◆ TASK PROMPT
Quote all of the entries word for word.

___ TASK DATA ___

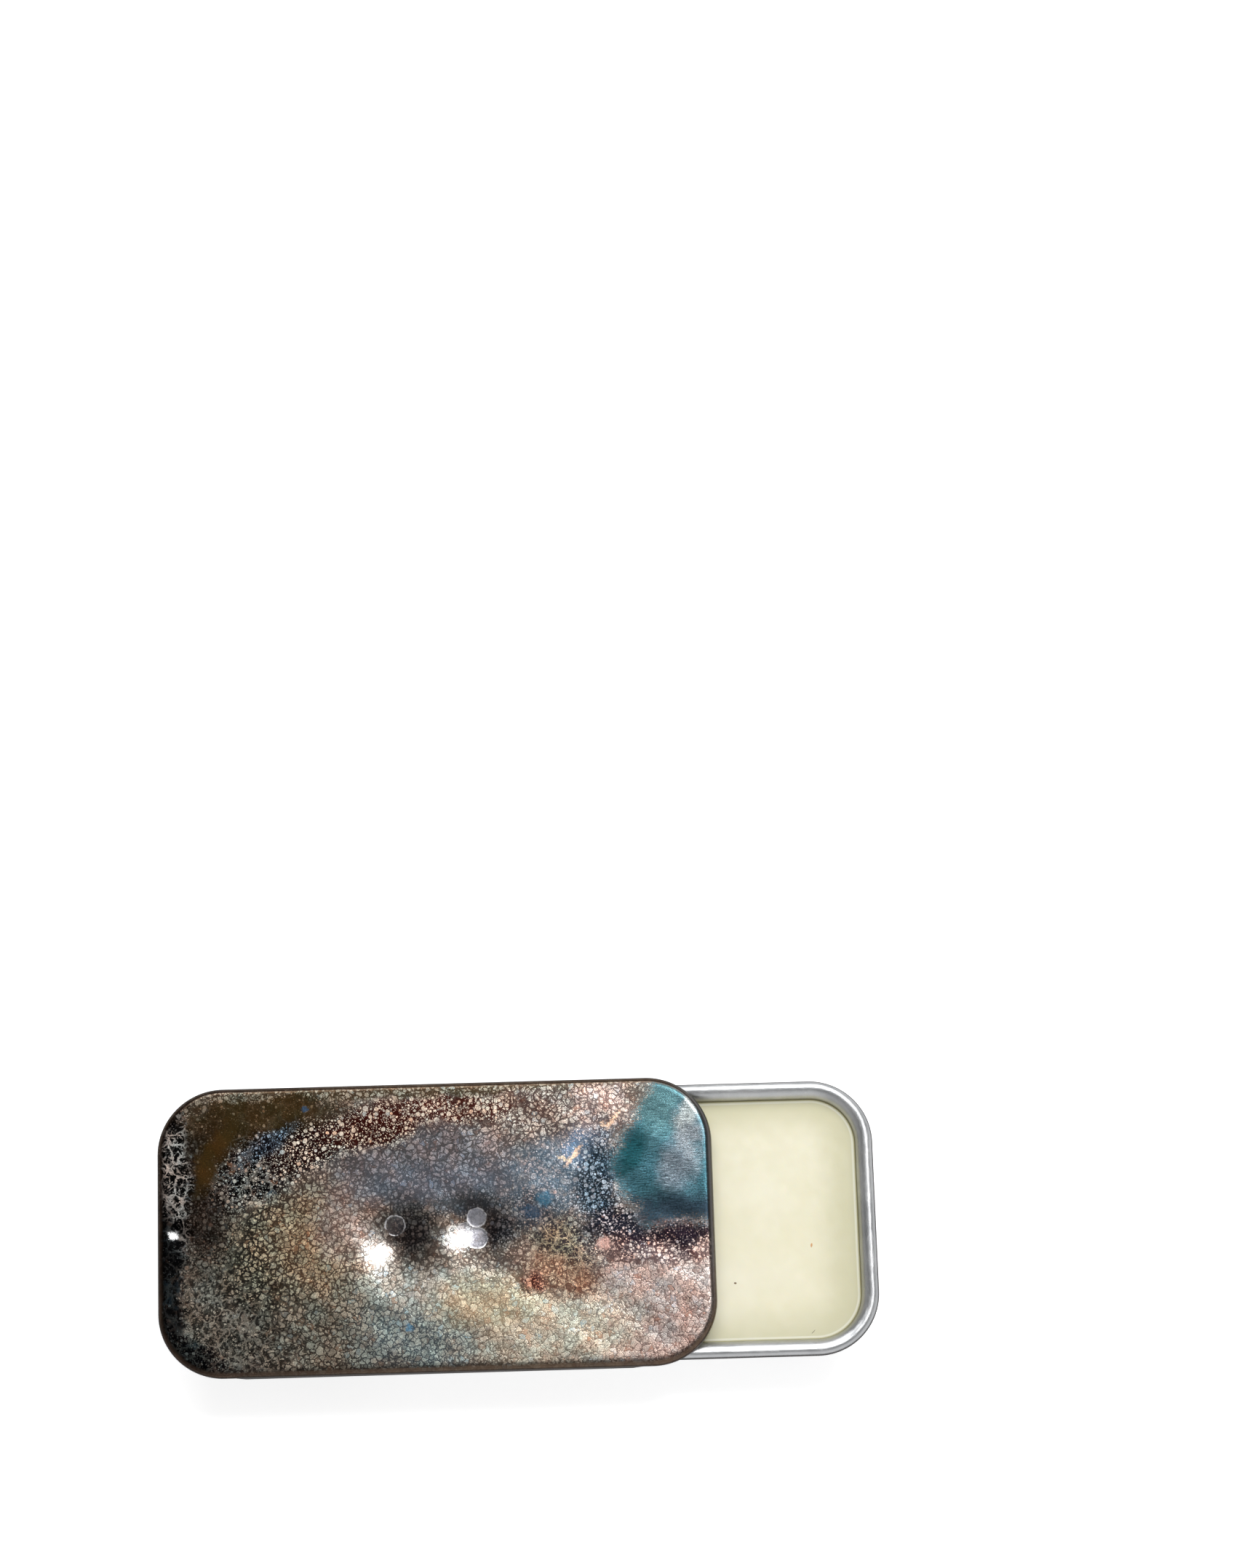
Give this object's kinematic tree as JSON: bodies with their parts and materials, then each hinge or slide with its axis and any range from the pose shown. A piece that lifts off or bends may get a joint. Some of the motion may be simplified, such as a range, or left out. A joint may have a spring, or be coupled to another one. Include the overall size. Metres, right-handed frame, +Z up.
{
  "type": "shoe polish tin",
  "caption": "Slide-top polish tin: a drawn pan with a curled rim, a heat-patinated lid that slides along it on hooked flanges, and pale polish inside.",
  "frame": {"origin": "centre of the pan's flat underside", "axes": "+X along the tin, towards the end that the open lid uncovers; +Y across it; +Z up, out of the pan's mouth"},
  "size_m": [0.0801, 0.0324, 0.0121],
  "materials": {
    "tinplate_satin": "satin tinplate with fine scratches",
    "polish": "smooth waxy, slightly translucent",
    "tinplate_patina": "heat-coloured and crazed patina",
    "tinplate_inside": "satin tinplate"
  },
  "bodies": {
    "pan": {"base_pan": "tinplate_satin", "polish_fill": "polish"},
    "lid": {"sliding_lid": "tinplate_patina", "stop_strip": "tinplate_inside"}
  },
  "joints": [
    {"name": "lid_slide", "type": "slide", "parent": "pan", "child": "lid", "axis": [1, 0, 0], "range_m": [0, 0.03768]}
  ]
}
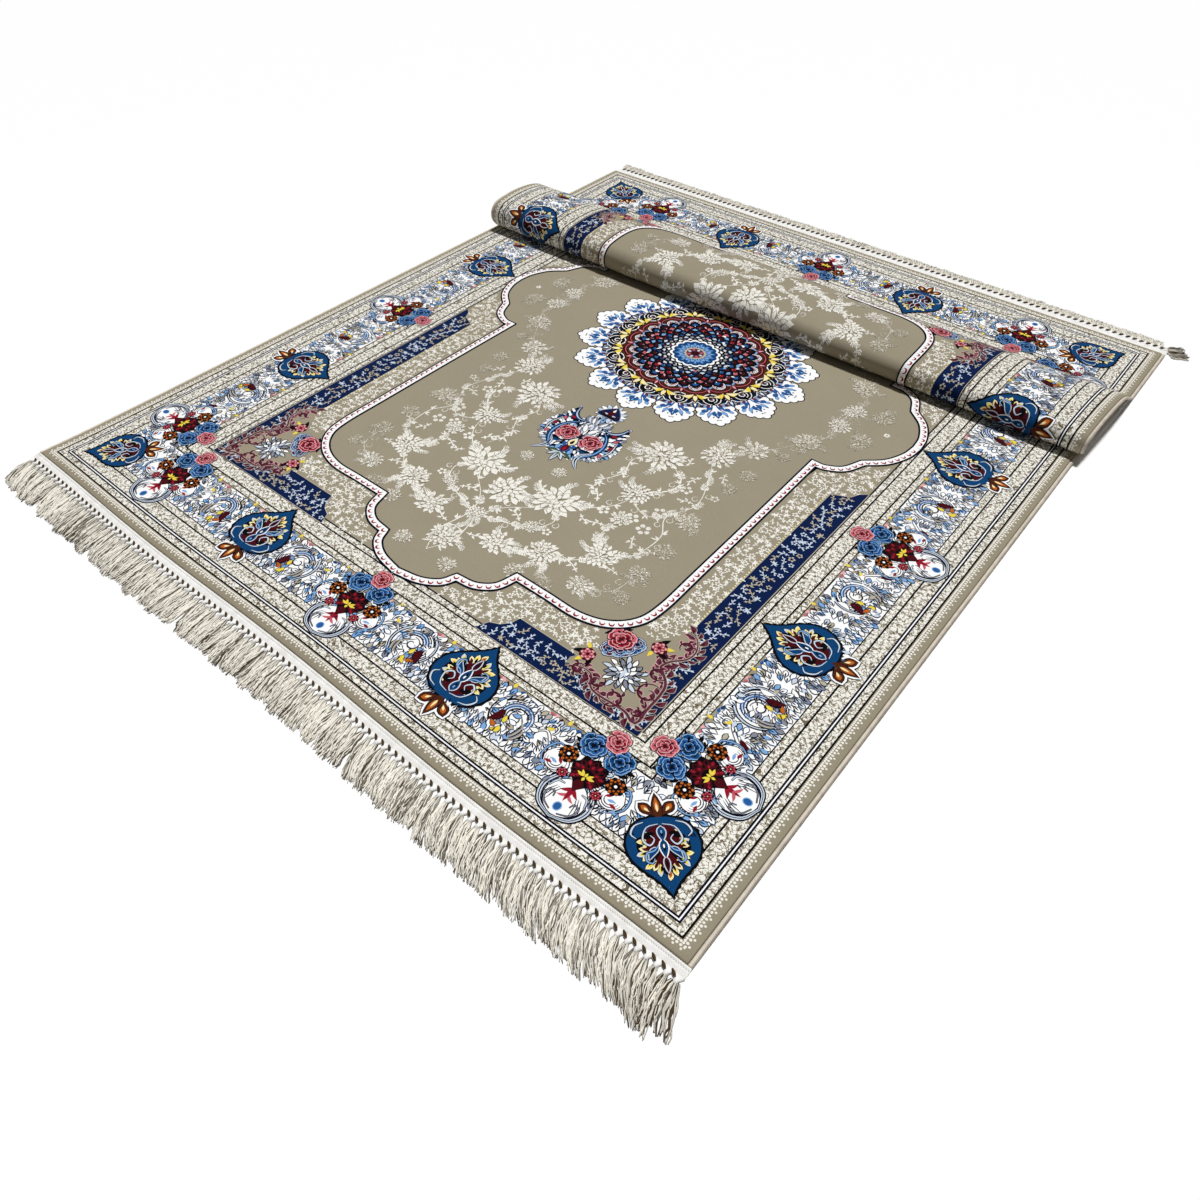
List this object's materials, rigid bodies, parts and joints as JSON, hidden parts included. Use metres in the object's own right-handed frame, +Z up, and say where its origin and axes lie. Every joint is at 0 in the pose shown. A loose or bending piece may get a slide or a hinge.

___

◆ COMPLETE ANSWER
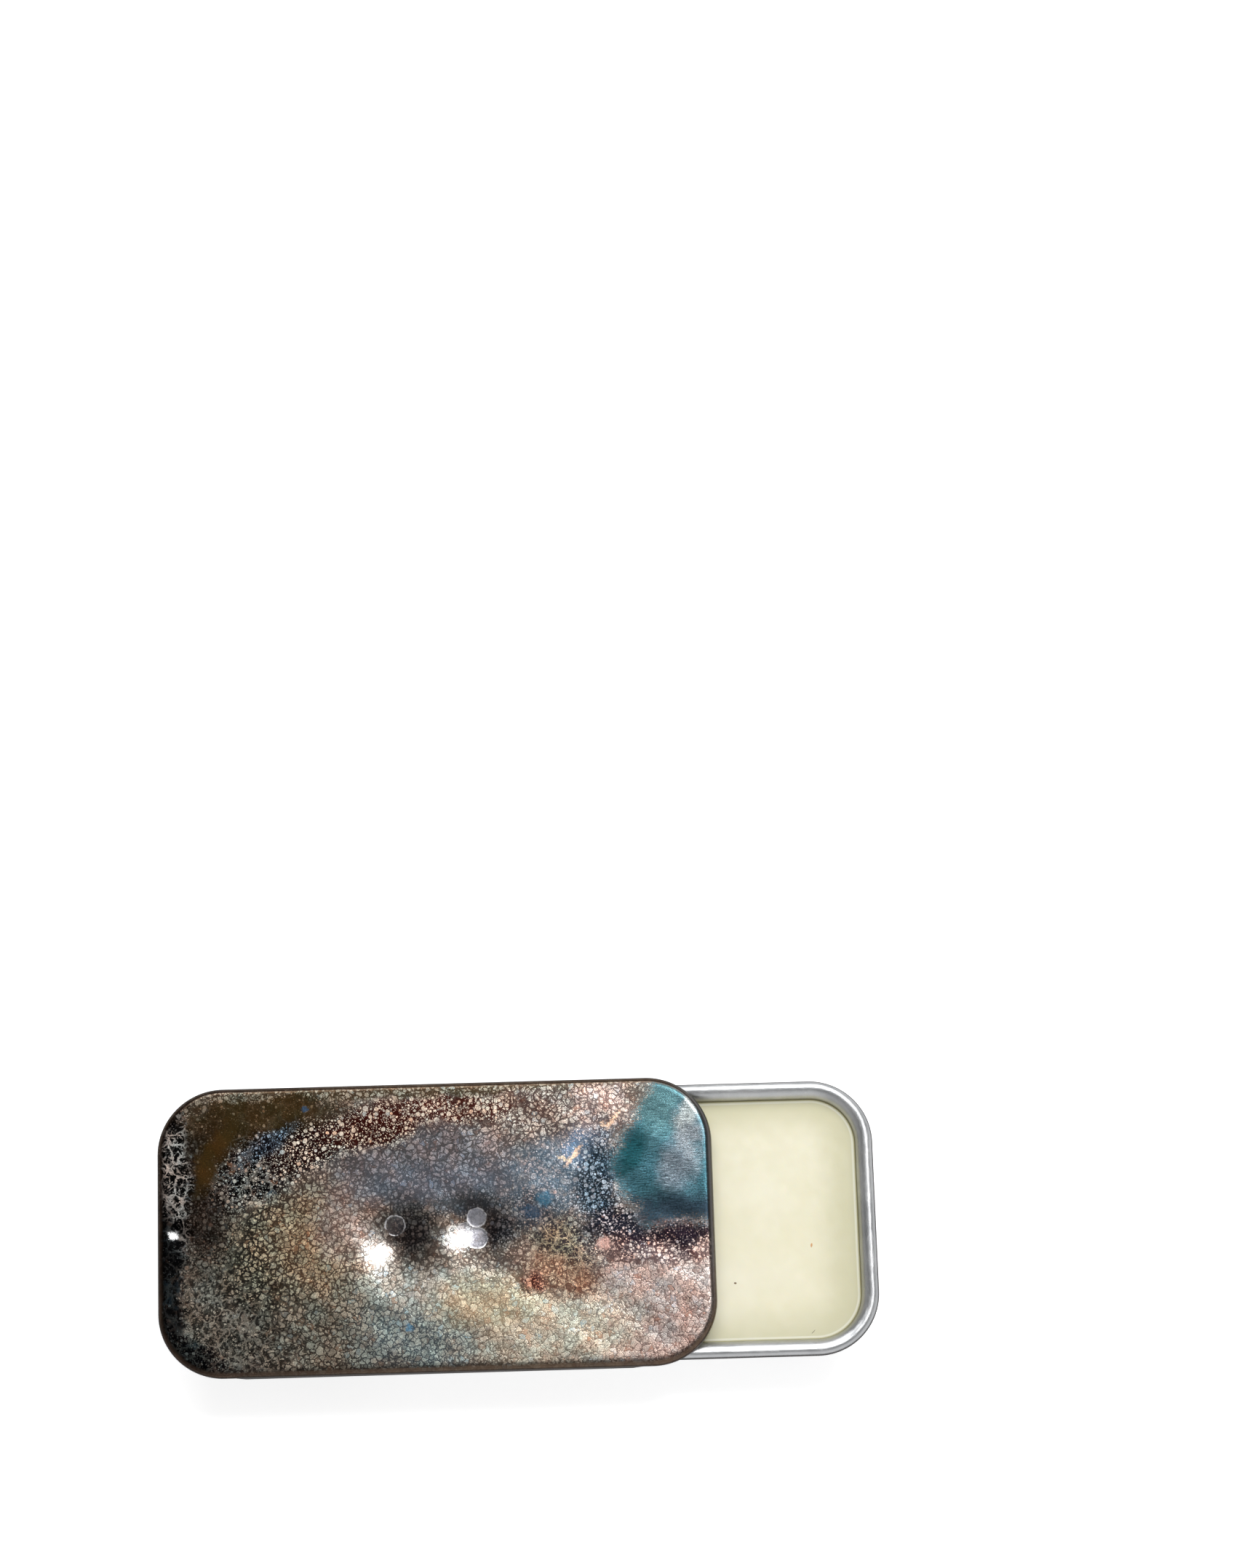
Give this object's kinematic tree as JSON: bodies with their parts and materials, then each hinge or slide with its axis and any range from the pose shown. A piece that lifts off or bends may get a joint. Some of the motion may be simplified, such as a range, or left out. A joint may have a spring, or be coupled to another one. Include the overall size. Metres, right-handed frame, +Z up.
{
  "type": "shoe polish tin",
  "caption": "Slide-top polish tin: a drawn pan with a curled rim, a heat-patinated lid that slides along it on hooked flanges, and pale polish inside.",
  "frame": {"origin": "centre of the pan's flat underside", "axes": "+X along the tin, towards the end that the open lid uncovers; +Y across it; +Z up, out of the pan's mouth"},
  "size_m": [0.0801, 0.0324, 0.0121],
  "materials": {
    "tinplate_satin": "satin tinplate with fine scratches",
    "polish": "smooth waxy, slightly translucent",
    "tinplate_patina": "heat-coloured and crazed patina",
    "tinplate_inside": "satin tinplate"
  },
  "bodies": {
    "pan": {"base_pan": "tinplate_satin", "polish_fill": "polish"},
    "lid": {"sliding_lid": "tinplate_patina", "stop_strip": "tinplate_inside"}
  },
  "joints": [
    {"name": "lid_slide", "type": "slide", "parent": "pan", "child": "lid", "axis": [1, 0, 0], "range_m": [0, 0.03768]}
  ]
}
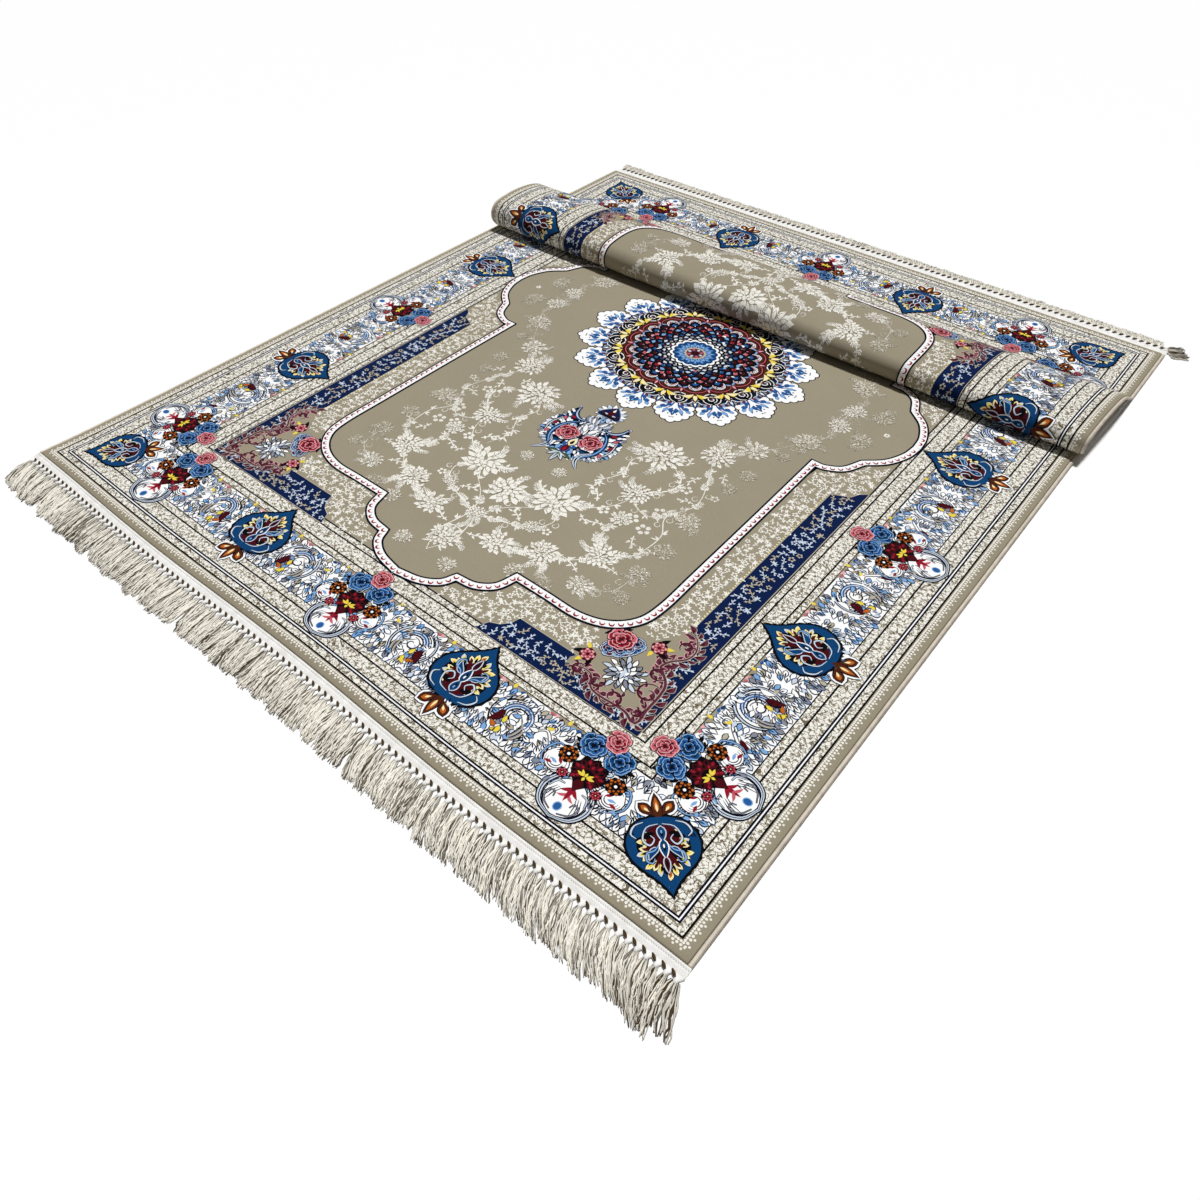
List this object's materials, rigid bodies, parts and joints as JSON, hidden parts included. Use metres in the object's own right-handed frame, +Z up, and say where its origin and axes lie. Every joint is at 0 in the pose shown. A loose or bending piece may get a slide or a hinge.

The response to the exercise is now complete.